A solar power purchase agreement (PPA) is a financial agreement where a developer arranges for the design, permitting, financing and installation of a solar energy system on a customer’s property at little to no cost. The developer sells the power generated to the host customer at a fixed rate that is typically lower than the local utility’s retail rate. This lower electricity price serves to offset the customer’s purchase of electricity from the grid while the developer receives the income from these sales of electricity as well as any tax credits and other incentives generated from the system. PPAs typically range from 10 to 25 years and the developer remains responsible for the operation and maintenance of the system for the duration of the agreement. At the end of the PPA contract term, a customer may be able to extend the PPA, have the developer remove the system or choose to buy the solar energy system from the developer.

Benefits of PPA’s for Solar Customers:

  • No or low upfront capital costs: The developer handles the upfront costs of sizing, procuring and installing the solar PV system. Without any upfront investment, the host customer is able to adopt solar and begin saving money as soon as the system becomes operational.

  • Reduced energy costs: Solar PPAs provide a fixed, predictable cost of electricity for the duration of the agreement and are structured in one of two ways.
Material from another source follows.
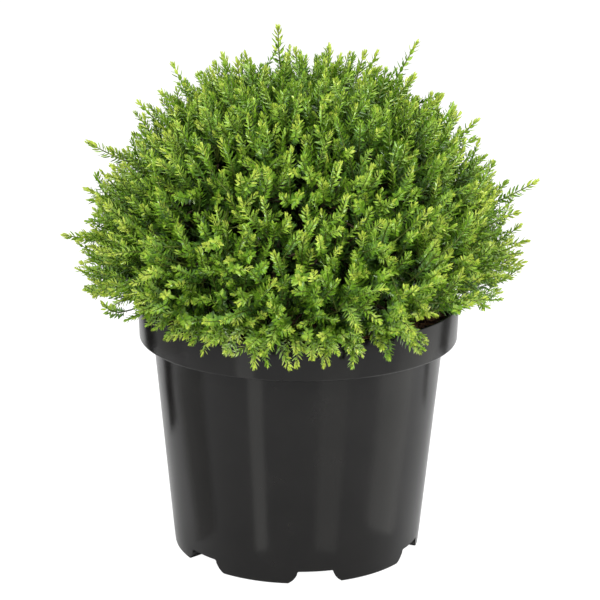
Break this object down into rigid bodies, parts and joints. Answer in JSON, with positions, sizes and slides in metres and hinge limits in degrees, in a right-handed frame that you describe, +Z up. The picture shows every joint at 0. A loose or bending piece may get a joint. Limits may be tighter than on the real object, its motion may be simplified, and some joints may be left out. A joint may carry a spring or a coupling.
{
  "type": "potted hebe shrub",
  "caption": "Compact dome-shaped evergreen hebe shrub with small bright green leaves, growing in a round black plastic nursery pot.",
  "frame": {"origin": "on the pot's axis, level with the flat undersides of its feet", "axes": "+Z up through the crown's top, -Y to the front of the plant, +X to the right seen from the front"},
  "size_m": [0.2784, 0.2782, 0.313],
  "materials": {
    "pot": "glossy moulded",
    "compost": "coarse and damp",
    "bark": "rough bark",
    "foliage": "satin leaves"
  },
  "bodies": {
    "root": {"pot": "pot", "compost": "compost", "stem": "bark", "bough_top": "bark", "bough_upper_1": "bark", "bough_upper_2": "bark", "bough_upper_3": "bark", "bough_upper_4": "bark", "bough_upper_5": "bark", "bough_upper_6": "bark", "bough_lower_1": "bark", "bough_lower_2": "bark", "bough_lower_3": "bark", "bough_lower_4": "bark", "bough_lower_5": "bark", "bough_lower_6": "bark", "bough_lower_7": "bark", "bough_lower_8": "bark", "foliage_top": "foliage", "foliage_upper_1": "foliage", "foliage_upper_2": "foliage", "foliage_upper_3": "foliage", "foliage_upper_4": "foliage", "foliage_upper_5": "foliage", "foliage_upper_6": "foliage", "foliage_lower_1": "foliage", "foliage_lower_2": "foliage", "foliage_lower_3": "foliage", "foliage_lower_4": "foliage", "foliage_lower_5": "foliage", "foliage_lower_6": "foliage", "foliage_lower_7": "foliage", "foliage_lower_8": "foliage"}
  },
  "joints": []
}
Under the fixed escalator plan, the price the customer pays rises at a predetermined rate, typically between 2% - 5%. This is often lower than projected utility price increases. The fixed price plan, on the other hand, maintains a constant price throughout the term of the PPA saving the customer more as utility prices rise over time.

  • Limited risk: The developer is responsible for system performance and operating risk.

  • Better leverage of available tax credits: Developers are typically better positioned to utilize available tax credits to reduce system costs.  For example, municipal hosts and other public entities with no taxable income would not otherwise be able to take advantage of the Section 48 Investment Tax Credit.

  • Potential increase in property value: A solar PV system has been shown to increase residential property values. The long term nature of these agreements allows PPAs to be transferred with the property and thus provides customers a means to invest in their home at little or no cost.